What else do we need to know?

Some of the chromosome names contain underscores, so based on previous experience with Flair I am on the lookout for that causing issues.

My corrected BED is 20 Gb, hence the need to use collapse-ranges! This is PacBio MAS-seq data.

Jeltje commented 1 year ago

Yes, sadly collapse range hasn't been kept up to date and rather than fixing it we're actually in the process of refactoring the code to accommodate batch runs more easily.

In the meantime you can simply repeat what the collapse range wrapper is doing. I've written the below without the ability to check it so you may have to make a few tweaks (or feel free to comment again here).

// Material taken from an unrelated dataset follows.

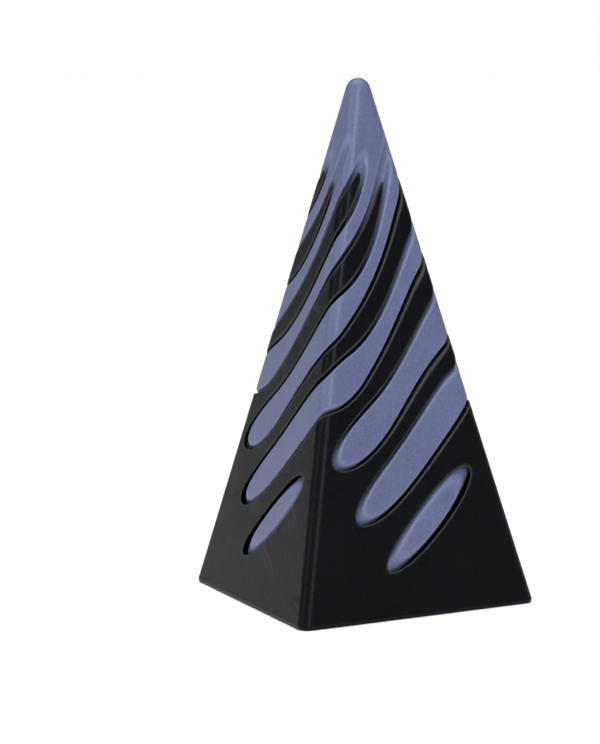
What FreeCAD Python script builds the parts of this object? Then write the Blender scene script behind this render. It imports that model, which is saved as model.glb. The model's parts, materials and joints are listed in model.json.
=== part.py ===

# partition the bed file into independent regions
sort -k1,1 -k2,2n --parallel=<cpus> input.bed > sorted.bed
bedPartition -parallel=<cpus> sorted.bed ranges.bed
bgzip sorted.bed
tabix -f --preset bed --zero-based sorted.bed.gz
mkdir rundir

cat ranges.bed | while read chr start end; do
    echo "flair collapse --range ${chr}:${start}-${end} -q sorted.bed.gz --threads (...rest of your inputs...) --output rundir/$chr$start$end.heart2.flair_collapsed" ;  
done > my.commands

# Run these on your cluster independently, then combine:
cat rundir/*isoforms.bed > $OUTDIR/heart2.flair_collapsed.isoforms.bed
cat rundir/*isoforms.fa > $OUTDIR/heart2.flair_collapsed.isoforms.fa
cat rundir/*isoforms.gtf > $OUTDIR/heart2.flair_collapsed.isoforms.gtf
lvclark commented 1 year ago

Ok, thanks for the reply! I am in the process of doing something similar based on the shell script that I found in the repo.